* BEGIN WORKING DATA *

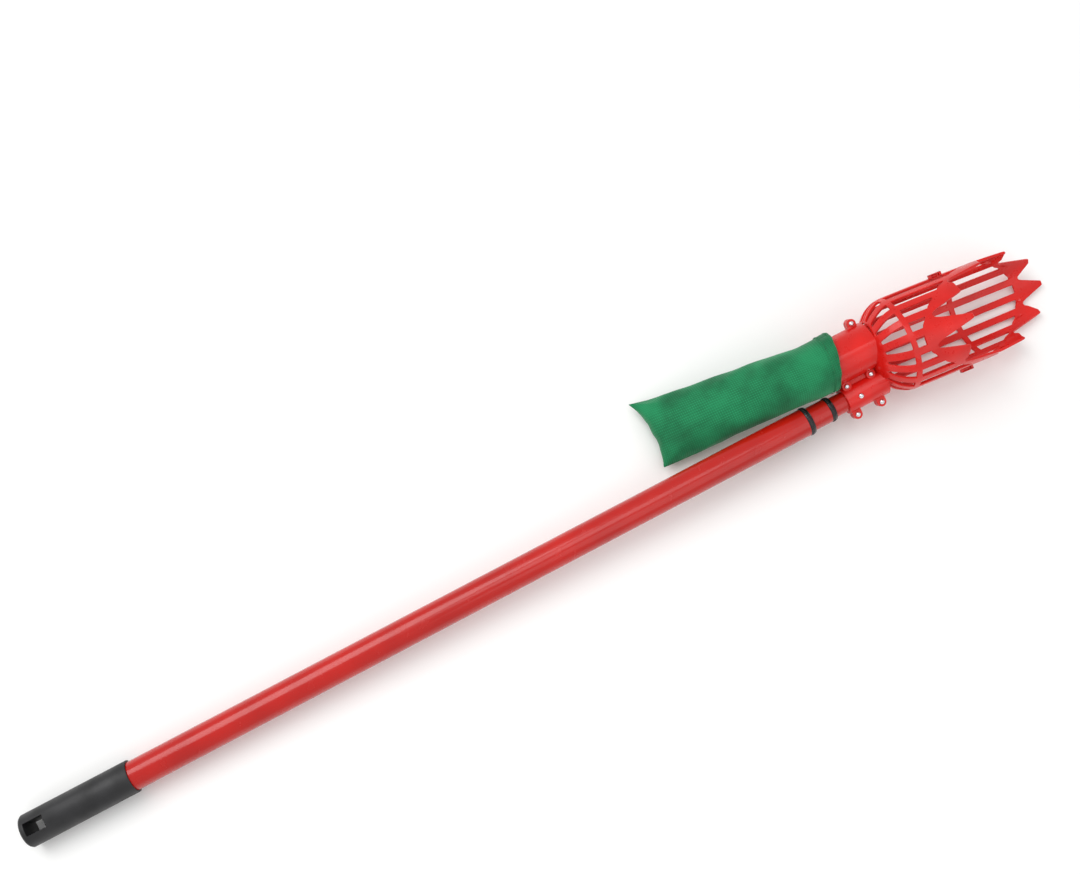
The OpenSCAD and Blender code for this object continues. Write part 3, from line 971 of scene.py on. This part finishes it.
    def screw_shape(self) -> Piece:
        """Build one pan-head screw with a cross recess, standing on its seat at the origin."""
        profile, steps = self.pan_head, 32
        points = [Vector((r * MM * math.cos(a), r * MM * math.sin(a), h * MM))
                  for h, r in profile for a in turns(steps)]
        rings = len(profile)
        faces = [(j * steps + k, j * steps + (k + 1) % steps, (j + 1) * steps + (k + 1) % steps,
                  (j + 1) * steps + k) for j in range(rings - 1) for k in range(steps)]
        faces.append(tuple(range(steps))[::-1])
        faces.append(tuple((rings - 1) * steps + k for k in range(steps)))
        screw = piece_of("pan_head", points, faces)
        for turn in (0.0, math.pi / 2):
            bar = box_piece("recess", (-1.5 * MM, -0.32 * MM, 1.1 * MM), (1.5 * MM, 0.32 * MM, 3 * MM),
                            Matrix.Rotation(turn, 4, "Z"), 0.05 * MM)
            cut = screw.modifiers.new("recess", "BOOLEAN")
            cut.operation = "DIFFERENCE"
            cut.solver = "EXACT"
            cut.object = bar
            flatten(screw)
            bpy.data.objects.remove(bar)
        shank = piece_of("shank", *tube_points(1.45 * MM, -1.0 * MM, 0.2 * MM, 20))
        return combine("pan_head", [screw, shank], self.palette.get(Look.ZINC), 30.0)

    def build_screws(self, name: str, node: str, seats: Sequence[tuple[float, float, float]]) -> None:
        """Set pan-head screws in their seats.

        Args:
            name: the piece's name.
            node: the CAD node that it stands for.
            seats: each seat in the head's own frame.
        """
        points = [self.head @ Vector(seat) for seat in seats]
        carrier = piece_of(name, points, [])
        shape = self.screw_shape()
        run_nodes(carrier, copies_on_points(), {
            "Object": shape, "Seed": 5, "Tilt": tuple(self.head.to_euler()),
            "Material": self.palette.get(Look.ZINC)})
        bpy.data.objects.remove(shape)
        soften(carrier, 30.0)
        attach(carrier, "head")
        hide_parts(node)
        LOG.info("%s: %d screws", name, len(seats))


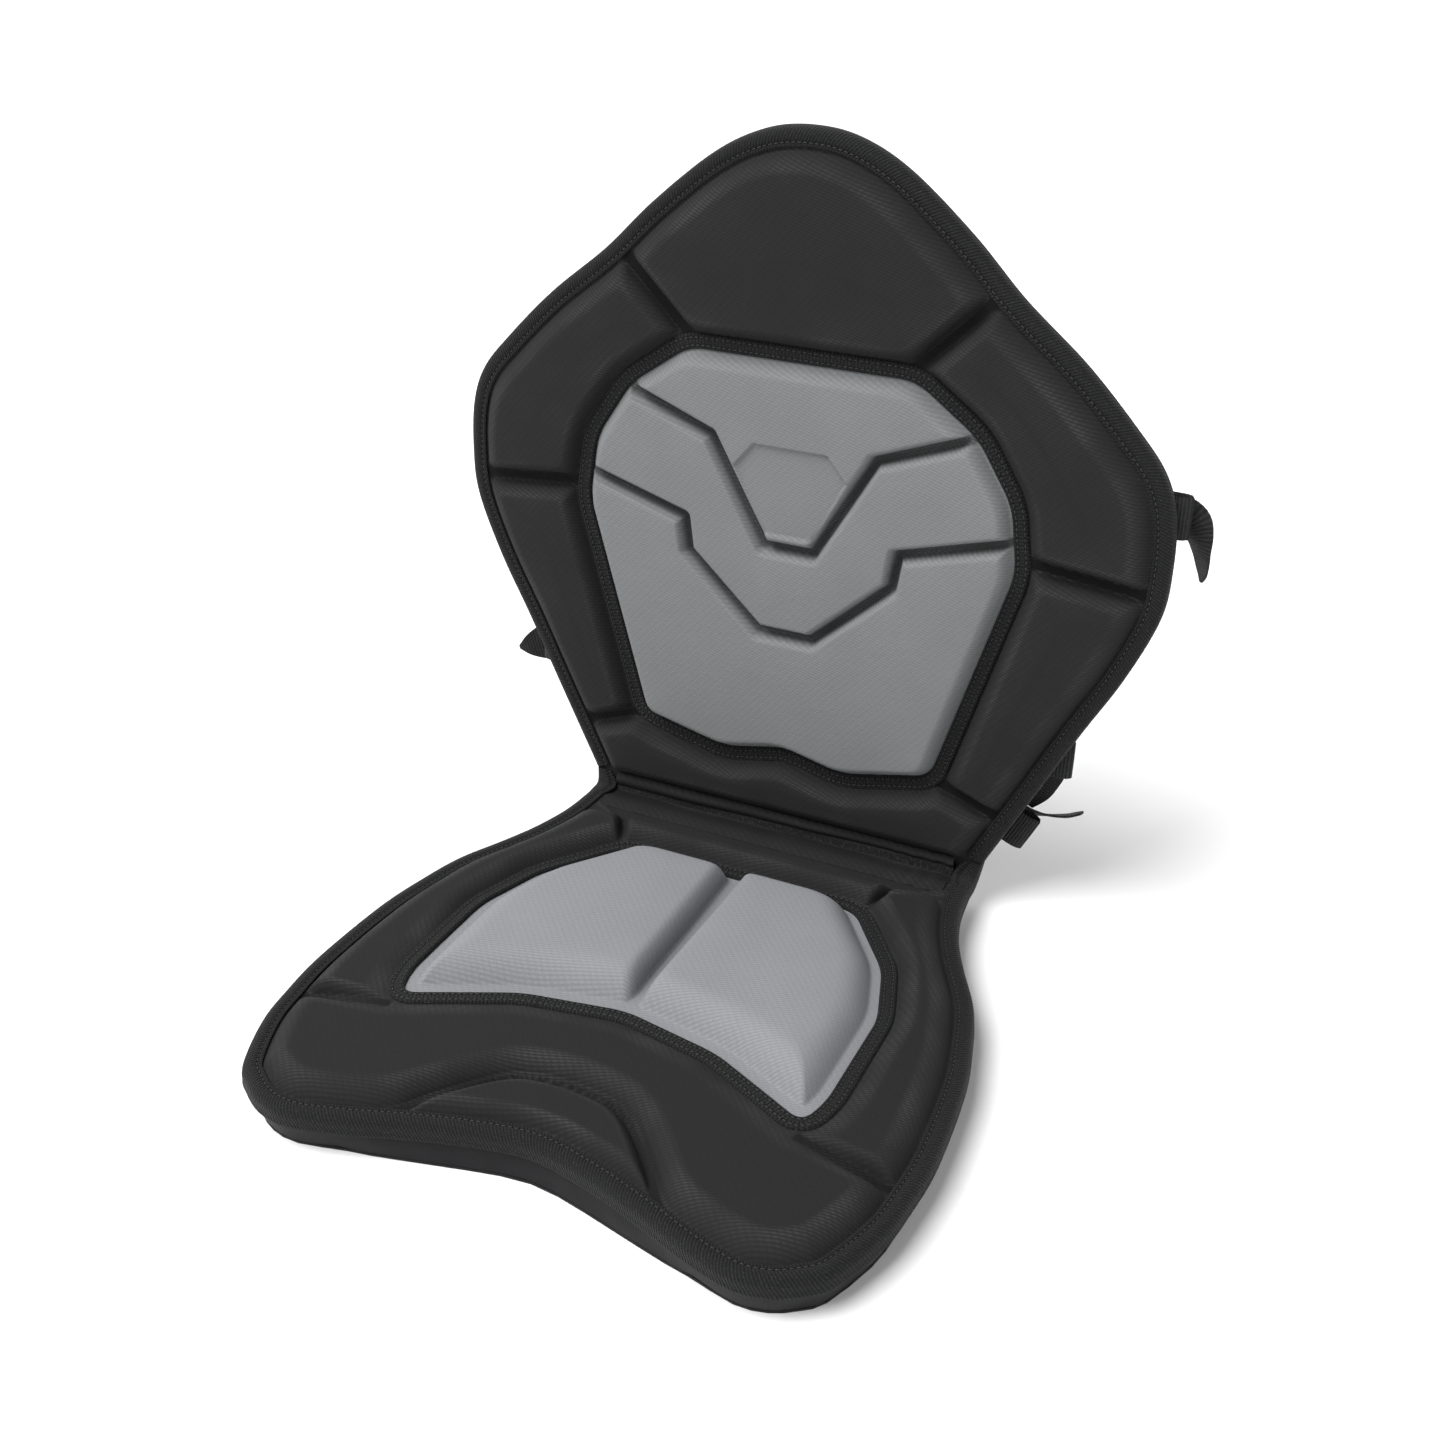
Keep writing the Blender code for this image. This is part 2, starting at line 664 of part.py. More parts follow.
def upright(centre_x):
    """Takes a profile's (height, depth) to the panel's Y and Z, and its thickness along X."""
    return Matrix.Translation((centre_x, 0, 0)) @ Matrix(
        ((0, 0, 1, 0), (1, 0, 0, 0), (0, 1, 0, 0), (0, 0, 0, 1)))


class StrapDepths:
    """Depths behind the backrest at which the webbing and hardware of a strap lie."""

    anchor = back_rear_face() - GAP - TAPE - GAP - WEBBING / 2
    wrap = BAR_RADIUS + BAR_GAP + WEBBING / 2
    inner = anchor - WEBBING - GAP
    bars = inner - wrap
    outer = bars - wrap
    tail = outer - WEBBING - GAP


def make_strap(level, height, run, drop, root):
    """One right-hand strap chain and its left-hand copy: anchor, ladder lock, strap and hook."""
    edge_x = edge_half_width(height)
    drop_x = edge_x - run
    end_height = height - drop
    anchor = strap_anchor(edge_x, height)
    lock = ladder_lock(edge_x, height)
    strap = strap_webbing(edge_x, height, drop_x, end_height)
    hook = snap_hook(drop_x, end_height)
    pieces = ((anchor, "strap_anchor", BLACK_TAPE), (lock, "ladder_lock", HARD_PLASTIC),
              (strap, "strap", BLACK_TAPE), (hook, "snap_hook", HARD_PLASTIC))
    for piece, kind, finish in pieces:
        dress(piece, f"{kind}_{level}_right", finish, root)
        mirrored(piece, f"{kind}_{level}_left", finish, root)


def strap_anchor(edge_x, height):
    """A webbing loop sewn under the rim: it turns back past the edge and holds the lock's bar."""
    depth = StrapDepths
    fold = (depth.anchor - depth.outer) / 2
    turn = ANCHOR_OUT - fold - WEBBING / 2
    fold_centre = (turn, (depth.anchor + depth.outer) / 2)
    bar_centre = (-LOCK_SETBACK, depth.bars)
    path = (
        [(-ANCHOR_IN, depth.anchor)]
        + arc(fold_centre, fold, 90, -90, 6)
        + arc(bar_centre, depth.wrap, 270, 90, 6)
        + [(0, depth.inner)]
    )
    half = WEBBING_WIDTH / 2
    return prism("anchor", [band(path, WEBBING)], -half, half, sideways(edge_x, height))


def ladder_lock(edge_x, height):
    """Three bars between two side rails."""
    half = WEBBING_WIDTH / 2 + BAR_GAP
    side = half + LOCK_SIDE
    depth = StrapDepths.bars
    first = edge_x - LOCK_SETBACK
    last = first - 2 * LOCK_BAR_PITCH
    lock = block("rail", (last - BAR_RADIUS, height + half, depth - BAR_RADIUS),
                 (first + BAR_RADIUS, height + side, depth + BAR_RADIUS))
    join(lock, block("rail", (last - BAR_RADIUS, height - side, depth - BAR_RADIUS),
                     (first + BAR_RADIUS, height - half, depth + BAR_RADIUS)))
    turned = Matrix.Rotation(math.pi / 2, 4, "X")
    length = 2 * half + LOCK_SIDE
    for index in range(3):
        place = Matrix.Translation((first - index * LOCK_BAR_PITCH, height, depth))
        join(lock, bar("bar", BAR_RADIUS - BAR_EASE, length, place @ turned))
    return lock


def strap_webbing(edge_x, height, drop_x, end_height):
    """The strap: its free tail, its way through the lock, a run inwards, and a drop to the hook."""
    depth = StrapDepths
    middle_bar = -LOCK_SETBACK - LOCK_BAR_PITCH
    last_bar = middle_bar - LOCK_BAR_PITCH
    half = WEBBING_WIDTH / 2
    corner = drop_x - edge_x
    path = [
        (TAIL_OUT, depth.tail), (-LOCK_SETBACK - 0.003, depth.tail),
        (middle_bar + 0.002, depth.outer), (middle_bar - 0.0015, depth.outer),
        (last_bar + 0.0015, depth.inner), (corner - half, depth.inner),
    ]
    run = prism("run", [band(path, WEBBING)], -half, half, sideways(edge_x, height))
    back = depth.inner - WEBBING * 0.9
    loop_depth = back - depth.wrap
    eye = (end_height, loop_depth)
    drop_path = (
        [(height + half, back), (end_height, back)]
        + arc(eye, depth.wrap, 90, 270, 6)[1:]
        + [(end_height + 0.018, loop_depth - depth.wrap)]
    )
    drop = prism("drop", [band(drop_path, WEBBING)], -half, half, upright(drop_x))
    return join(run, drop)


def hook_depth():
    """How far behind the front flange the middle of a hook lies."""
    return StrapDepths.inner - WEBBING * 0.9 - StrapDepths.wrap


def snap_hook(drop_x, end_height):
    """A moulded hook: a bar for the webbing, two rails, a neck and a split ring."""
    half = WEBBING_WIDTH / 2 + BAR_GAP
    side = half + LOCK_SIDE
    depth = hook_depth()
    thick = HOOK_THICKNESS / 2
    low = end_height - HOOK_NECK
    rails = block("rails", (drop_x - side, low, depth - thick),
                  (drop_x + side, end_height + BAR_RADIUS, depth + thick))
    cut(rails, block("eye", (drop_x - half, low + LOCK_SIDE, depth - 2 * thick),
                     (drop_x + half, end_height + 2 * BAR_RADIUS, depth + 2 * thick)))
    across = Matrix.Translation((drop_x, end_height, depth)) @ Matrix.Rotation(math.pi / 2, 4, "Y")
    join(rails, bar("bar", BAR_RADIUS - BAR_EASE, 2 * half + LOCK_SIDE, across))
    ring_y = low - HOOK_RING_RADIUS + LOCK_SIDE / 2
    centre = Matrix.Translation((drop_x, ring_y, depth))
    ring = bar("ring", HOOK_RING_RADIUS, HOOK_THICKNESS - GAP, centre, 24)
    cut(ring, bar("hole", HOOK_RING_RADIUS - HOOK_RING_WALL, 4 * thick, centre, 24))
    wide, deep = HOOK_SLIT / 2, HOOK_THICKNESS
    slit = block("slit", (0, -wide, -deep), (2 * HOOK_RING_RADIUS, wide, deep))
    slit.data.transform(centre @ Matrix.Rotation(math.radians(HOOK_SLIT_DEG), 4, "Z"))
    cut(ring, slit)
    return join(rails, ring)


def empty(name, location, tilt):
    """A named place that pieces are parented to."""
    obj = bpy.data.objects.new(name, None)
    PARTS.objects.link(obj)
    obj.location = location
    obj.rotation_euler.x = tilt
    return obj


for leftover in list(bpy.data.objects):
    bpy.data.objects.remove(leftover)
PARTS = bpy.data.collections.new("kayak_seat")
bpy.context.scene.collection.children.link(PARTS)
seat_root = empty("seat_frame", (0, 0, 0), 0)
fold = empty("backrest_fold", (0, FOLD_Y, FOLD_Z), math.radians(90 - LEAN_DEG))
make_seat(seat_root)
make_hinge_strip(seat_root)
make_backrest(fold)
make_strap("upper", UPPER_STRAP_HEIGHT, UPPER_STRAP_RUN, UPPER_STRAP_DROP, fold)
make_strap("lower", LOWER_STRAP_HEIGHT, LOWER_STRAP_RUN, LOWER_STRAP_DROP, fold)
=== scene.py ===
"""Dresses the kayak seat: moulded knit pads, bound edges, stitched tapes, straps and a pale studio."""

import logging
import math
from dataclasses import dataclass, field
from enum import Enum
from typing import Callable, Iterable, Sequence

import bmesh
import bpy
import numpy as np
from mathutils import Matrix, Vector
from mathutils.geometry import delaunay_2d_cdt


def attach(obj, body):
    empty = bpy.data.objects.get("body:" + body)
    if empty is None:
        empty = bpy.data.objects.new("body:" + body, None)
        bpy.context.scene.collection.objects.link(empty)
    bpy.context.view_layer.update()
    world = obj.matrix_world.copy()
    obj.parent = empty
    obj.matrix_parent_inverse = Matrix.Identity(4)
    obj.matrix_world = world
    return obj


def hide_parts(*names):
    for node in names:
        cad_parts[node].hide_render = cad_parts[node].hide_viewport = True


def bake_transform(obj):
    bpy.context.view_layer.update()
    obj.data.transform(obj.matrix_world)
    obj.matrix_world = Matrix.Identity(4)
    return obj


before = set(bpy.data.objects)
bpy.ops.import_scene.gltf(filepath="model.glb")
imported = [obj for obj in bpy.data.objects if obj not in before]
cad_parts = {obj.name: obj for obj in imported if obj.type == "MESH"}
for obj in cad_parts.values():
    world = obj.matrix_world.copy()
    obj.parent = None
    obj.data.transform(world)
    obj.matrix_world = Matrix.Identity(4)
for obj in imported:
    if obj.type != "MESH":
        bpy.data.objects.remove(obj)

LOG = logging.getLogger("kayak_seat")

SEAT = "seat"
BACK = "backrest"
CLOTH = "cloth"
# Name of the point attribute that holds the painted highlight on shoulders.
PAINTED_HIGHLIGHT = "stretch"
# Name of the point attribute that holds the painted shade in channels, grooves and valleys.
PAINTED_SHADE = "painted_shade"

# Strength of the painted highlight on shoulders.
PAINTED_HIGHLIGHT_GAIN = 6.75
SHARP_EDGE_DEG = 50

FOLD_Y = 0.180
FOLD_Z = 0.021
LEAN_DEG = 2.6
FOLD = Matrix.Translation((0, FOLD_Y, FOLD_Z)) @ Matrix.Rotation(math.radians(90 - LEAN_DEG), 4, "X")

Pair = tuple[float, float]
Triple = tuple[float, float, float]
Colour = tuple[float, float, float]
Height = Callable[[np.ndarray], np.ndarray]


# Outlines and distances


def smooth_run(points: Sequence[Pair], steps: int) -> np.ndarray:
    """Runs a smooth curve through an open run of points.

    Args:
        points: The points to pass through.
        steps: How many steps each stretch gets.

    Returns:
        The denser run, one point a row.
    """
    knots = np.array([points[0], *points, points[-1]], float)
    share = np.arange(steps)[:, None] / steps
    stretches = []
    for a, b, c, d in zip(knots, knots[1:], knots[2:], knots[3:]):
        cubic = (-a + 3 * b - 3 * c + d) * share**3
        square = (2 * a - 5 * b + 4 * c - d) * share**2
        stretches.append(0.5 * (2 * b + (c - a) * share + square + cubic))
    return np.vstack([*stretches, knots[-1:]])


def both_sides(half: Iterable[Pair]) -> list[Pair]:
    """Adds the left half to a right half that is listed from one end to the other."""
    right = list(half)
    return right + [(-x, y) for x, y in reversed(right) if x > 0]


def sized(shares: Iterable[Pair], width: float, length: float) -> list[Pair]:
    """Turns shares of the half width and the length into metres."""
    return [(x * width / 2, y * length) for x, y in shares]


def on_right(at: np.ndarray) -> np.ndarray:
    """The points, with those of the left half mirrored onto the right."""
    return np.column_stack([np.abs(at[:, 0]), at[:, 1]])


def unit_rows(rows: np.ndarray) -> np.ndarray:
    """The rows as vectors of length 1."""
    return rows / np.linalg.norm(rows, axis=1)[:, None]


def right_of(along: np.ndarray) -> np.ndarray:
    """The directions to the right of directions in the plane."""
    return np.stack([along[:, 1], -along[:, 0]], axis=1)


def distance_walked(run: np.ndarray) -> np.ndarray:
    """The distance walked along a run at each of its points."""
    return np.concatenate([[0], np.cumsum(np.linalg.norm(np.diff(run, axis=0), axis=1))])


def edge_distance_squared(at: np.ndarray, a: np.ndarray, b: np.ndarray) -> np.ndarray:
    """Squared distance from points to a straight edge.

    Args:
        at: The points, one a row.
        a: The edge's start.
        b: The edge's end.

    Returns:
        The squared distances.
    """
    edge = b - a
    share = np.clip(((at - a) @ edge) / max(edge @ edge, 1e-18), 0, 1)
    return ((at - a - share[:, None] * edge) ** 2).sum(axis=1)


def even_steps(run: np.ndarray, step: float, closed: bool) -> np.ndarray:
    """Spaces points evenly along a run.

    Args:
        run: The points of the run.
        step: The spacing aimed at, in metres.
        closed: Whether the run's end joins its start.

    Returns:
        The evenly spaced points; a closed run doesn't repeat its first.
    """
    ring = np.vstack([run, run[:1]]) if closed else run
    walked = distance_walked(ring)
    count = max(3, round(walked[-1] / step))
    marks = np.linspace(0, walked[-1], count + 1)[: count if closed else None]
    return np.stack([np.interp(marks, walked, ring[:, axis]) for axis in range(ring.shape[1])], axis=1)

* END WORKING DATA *

Start with the line that holds "for leftover in" and finish with the line that holds "if empty is". Transcribe each line in between exactly, and those two as well.

for leftover in list(bpy.data.objects):
    bpy.data.objects.remove(leftover)
PARTS = bpy.data.collections.new("kayak_seat")
bpy.context.scene.collection.children.link(PARTS)
seat_root = empty("seat_frame", (0, 0, 0), 0)
fold = empty("backrest_fold", (0, FOLD_Y, FOLD_Z), math.radians(90 - LEAN_DEG))
make_seat(seat_root)
make_hinge_strip(seat_root)
make_backrest(fold)
make_strap("upper", UPPER_STRAP_HEIGHT, UPPER_STRAP_RUN, UPPER_STRAP_DROP, fold)
make_strap("lower", LOWER_STRAP_HEIGHT, LOWER_STRAP_RUN, LOWER_STRAP_DROP, fold)
=== scene.py ===
"""Dresses the kayak seat: moulded knit pads, bound edges, stitched tapes, straps and a pale studio."""

import logging
import math
from dataclasses import dataclass, field
from enum import Enum
from typing import Callable, Iterable, Sequence

import bmesh
import bpy
import numpy as np
from mathutils import Matrix, Vector
from mathutils.geometry import delaunay_2d_cdt


def attach(obj, body):
    empty = bpy.data.objects.get("body:" + body)
    if empty is None:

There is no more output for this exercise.